“Dean, you have every right to be disappointed in your father. There is no need to trivialize your feelings about that with me.”
“Dean thought about this for a moment. He had been pretending for so long
that all the shit he had to deal with was no big deal. Cas was the one
person with whom he could talk to about it and he knew that Cas would be
accepting of his feelings about his father. Cas would never tell him
that John did the best he could or that he should give the man a break
since he lost his wife. Cas just accepted his anger and validated it. It
was such a rare thing to find in someone and Dean felt an overwhelming
gratitude for this man in his arms.”THIS! IS! EVERYTHING!
Being a child of abuse means pushing aside your feelings, protecting others who might get hurt, and, at the end of the day, surviving by whatever means necessary. It can be so fucking hard to own up to what’s happened to you in a lot of ways, especially when other people “justify” the abusive behavior with excuses. Yeah, it’s totally reasonable to point at a cause or identify a “this is where it started” point, but that does not make the abusive behavior acceptable. Ever. Furthermore, you as the person who is listening to an abuse survivor should be receptive to what they are telling you, not coming up with ways to “explain” what has happened to them. Finding someone who truly listens and validates the way you feel about your abuse is one of the most healing experiences in the world.

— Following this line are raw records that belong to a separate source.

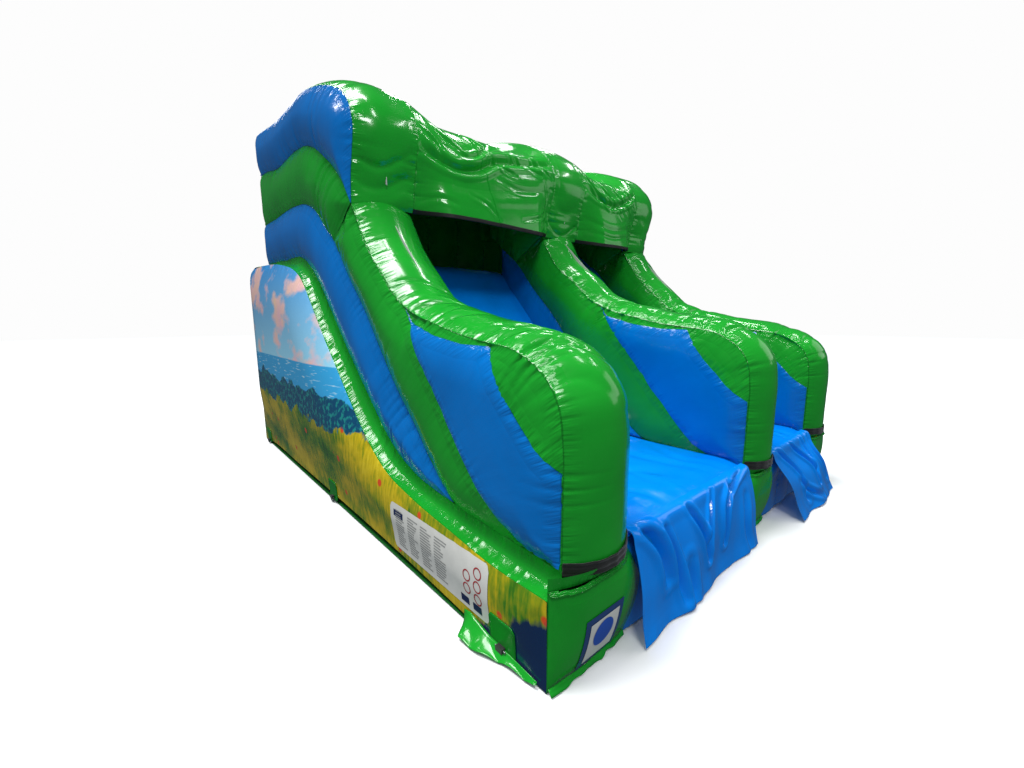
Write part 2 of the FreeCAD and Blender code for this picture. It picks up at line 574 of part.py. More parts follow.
# --- check and write ------------------------------------------------------------------------------
doc.recompute()
for thing in doc.Objects:
    assert not {"Invalid", "Error"} & set(thing.State), f"{thing.Name} failed to build"
os.makedirs("parts", exist_ok=True)
for thing in subparts:
    shape = thing.Shape
    assert not shape.isNull() and shape.isValid(), f"{thing.Label} is not a valid shape"
    assert shape.Solids, f"{thing.Label} has no solid"
    shape.exportStep(os.path.join("parts", thing.Label + ".step"))
print(f"{len(subparts)} sub-parts written")
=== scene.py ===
# %% [markdown]
# # An inflatable platform slide
# The real slide is sewn from coated polyester sheet and kept up by a blower. Nothing in it is rigid: each
# chamber is a few flat panels joined by seams, and air pushes every panel out between its seams. So each
# visible surface here is a panel too: a grid of points between two seams, pushed out by a rule that starts
# at the seam. A modelled block with rounded edges would be quicker, but it has no seams to swell between.

# %% Load the fixed frame
import math

import bpy
import numpy as np
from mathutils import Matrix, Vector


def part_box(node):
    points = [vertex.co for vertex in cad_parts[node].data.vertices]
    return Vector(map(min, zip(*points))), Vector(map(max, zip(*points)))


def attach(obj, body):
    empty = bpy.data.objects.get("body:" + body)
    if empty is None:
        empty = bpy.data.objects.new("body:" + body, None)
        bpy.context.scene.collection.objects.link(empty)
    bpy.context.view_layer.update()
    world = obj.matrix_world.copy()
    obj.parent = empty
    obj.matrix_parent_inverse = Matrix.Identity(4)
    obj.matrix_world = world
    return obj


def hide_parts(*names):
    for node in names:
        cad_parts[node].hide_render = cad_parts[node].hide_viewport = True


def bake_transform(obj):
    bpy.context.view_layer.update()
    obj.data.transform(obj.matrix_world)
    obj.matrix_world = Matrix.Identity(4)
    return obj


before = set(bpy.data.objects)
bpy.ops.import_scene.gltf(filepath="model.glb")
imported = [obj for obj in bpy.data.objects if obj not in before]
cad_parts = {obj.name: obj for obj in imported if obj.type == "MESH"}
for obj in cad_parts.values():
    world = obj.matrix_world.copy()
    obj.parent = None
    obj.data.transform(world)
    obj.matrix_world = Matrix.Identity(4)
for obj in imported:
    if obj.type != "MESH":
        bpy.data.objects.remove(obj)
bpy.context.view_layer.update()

# %% [markdown]
# ## Where things are
# Every place comes from the frame's boxes. Outlines are drawn in a side view: y is counted from the front
# face of the base towards the rear and z from the ground, both in metres.

# %% Places read from the frame
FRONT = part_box("slide_bed_chamber")[0].y
BASE_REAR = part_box("rear_buttress_chamber")[1].y - FRONT
WALL_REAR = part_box("left_wall_top_chamber")[1].y - FRONT
SPAR_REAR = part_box("centre_roof_spar")[1].y - FRONT
PLATFORM_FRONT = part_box("centre_base_chamber")[1].y - FRONT
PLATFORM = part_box("platform_chamber")[1].z
BUTTRESS_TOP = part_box("rear_buttress_chamber")[1].z
BASE = (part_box("left_base_chamber")[0].x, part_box("right_base_chamber")[1].x)
WALLS = {}
for side in ("left", "centre", "right"):
    low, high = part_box(f"{side}_wall_slope_tube")
    WALLS[side] = (low.x, high.x)
SLIDE_LANE = (WALLS["left"][1], WALLS["centre"][0])
STEPS_LANE = (WALLS["centre"][1], WALLS["right"][0])
LANES = {"slide": SLIDE_LANE, "steps": STEPS_LANE}
print("lanes", {name: round(b - a, 3) for name, (a, b) in LANES.items()})

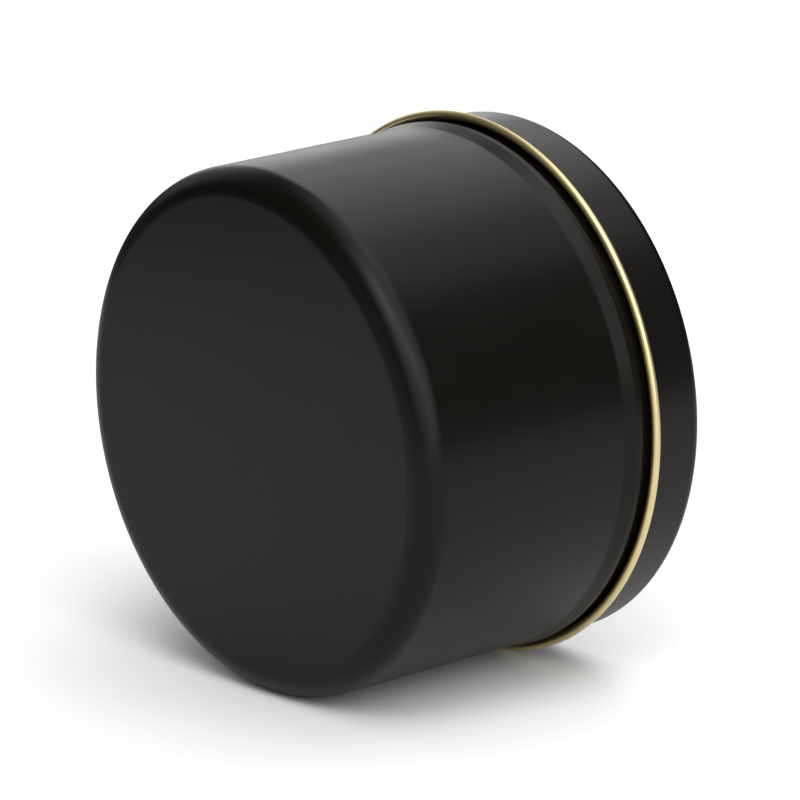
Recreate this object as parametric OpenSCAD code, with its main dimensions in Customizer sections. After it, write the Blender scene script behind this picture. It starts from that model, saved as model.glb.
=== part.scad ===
// Candle tin: a drawn one-piece tin body and a drawn one-piece slip lid.
// The tin stands on its base. Z runs up its axis and the origin is the centre of the base.

/* [Body] */
// Outside diameter of the straight wall
body_d = 80; // [40:0.5:160]
// Height of the closed tin, from the base to the top of the lid
closed_h = 53.6; // [30:0.1:150]
// Thickness of the tinplate, in the body and in the lid
sheet_t = 0.25; // [0.2:0.01:0.35]
// Outside radius of the corner between the base and the wall
base_corner_r = 4.2; // [2:0.1:10]

/* [Stop bead] */
// How far the bead stands out from the wall
bead_out = 0.45; // [0.3:0.05:1.5]
// Height of the cone that leads from the wall out to the bead's crest
bead_cone_h = 2.3; // [1:0.1:5]
// Height of the straight crest above the cone, up to its rounded edge
bead_crest_h = 0.75; // [0.4:0.05:3]
// Radius of the rounded edge where the bead turns in to the neck
bead_edge_r = 0.4; // [0.3:0.05:0.6]
// Space between the bead and the underside of the lid's curl
bead_gap = 1.1; // [0.3:0.05:4]

/* [Neck and rim] */
// How far the neck is set in from the wall
neck_inset = 0.2; // [0.05:0.05:1.5]
// Air between the neck and the inside of the lid's skirt, on each side
neck_clearance = 0.2; // [0.1:0.05:0.5]
// Outside radius of the rolled rim, which turns in over the mouth
rim_r = 0.7; // [0.5:0.05:1.5]
// Air left between the rim and the inside of the lid where the lid seats on it
seat_clearance = 0.05; // [0:0.01:0.1]

/* [Lid] */
// Height of the lid, from the underside of its curl to its top
lid_h = 10.8; // [6:0.1:30]
// Outside radius of the corner between the lid's panel and its skirt
lid_corner_r = 1.9; // [0.6:0.1:4]
// Outside radius of the curl that the skirt's edge is rolled into
curl_r = 0.635; // [0.45:0.005:1.5]
// How far the skirt's edge is opened out before it is rolled
curl_step = 0.5; // [0.25:0.05:1.5]
// Height over which the skirt's edge opens out
curl_step_h = 1.5; // [0.8:0.1:4]

/* [Hidden] */
$fn = 180;

// The lid's skirt slides over the neck
body_r = body_d / 2;
neck_r = body_r - neck_inset;
skirt_in_r = neck_r + neck_clearance;
lid_r = skirt_in_r + sheet_t;

// Lid, from its top down
panel_z = closed_h - sheet_t;
lid_corner_z = closed_h - lid_corner_r;
lid_bottom_z = closed_h - lid_h;
curl_z = lid_bottom_z + curl_r;
curl_axis_r = skirt_in_r + curl_step + curl_r;

// The rim seats in the lid's rounded inside corner, or under its panel where that corner is tighter
// than the rim. Both distances are from the corner's centre to the centre of the rolled rim.
corner_in_r = lid_corner_r - sheet_t;
seat_reach = corner_in_r - seat_clearance - rim_r;
seat_out = max(0, corner_in_r - neck_clearance - rim_r);
rim_z = seat_reach > 0
    ? lid_corner_z + sqrt(max(0, seat_reach ^ 2 - seat_out ^ 2))
    : panel_z - seat_clearance - rim_r;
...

So this goes out to Dean and Sam Winchester, to any kid in an abusive home, to adults who are still working on this, including myself: You are more than your past. You did not deserve what has happened or what might still be happening to you. Whatever feelings you have about your parents/guardians/whoever was perpetrating your abuse is completely valid. You are not required to forgive and forget. You do not have to do or see or talk about anything to deserve healing, acceptance, and peace. Be selfish, be angry, be scared or vindictive or upset. You have every right to feel however you feel, to go somewhere or avoid something, to seek help or closure or not. Your journey is all yours, and I’m so fucking proud of you for being exactly where you are.
quote source: Bless the Broken Road by angelswatchingover, Chapter 17
Yeah uh… John wasn’t abusive.
On the one hand, this quote is from an AU fic where John Winchester was a slimy, abusive, piece of shit father.
On the other hand, canon John Winchester was also a slimy, abusive, piece of shit father.
Your tags say “John Haters not welcome” well ok, no one invited you?
John was abusive. Regularly abandoning your children for days on end without money for food while they are both significantly under 16 is ABUSE. It’s neglect at the very least.
Not to mention all the ways he fucked them up emotionally. Until very recently, Dean believed his only purpose in life was to protect and look out for Sam. Dean bought into this whole hog, to the point where he thought selling his soul to resurrect his brother was an acceptable deal.
And Sam? “If you walk out that door, don’t you ever come back.”
Yeah. John was a great father.
the comment about tags is directed at ross-faer, not the OP.
I mean, I get that John WAS raising the boys in some pretty extreme circumstances (where he might not be able to trust the foster care system should the demons show up on some poor unsuspecting foster family) and that he was grieving the wife he lost to the supernatural and that money was often tight and that he lost his own father at a young age.
But you know who ELSE fit that bill?
Bobby.
Bobby was a hunter through and through to the point where he was the hunters’ coordinator; those qualify as “extreme circumstances.” Bobby lost his own wife (the night they had an awful fight, no less) when she got possessed… actually, iirc, he had to shoot her himself. Bobby had to run a business on the side just to keep food on the table (which he STILL shared freely with the boys). Bobby DID have to shoot his own father when said father was abusing his mother.
And Bobby still pulled through. He worried about the boys’ safety. He fed them. He looked after them when John was away.
Bobby is proof that John did not have to be the abusive jerk that he was.
Bobby is proof that John can be held accountable for the terrible parenting choices he made.
Bobby was literally shown to be verbally abusive and an actual alcoholic.
John literally left a 10 year old and a six year old alone, overnight in a motel room with a loaded rifle.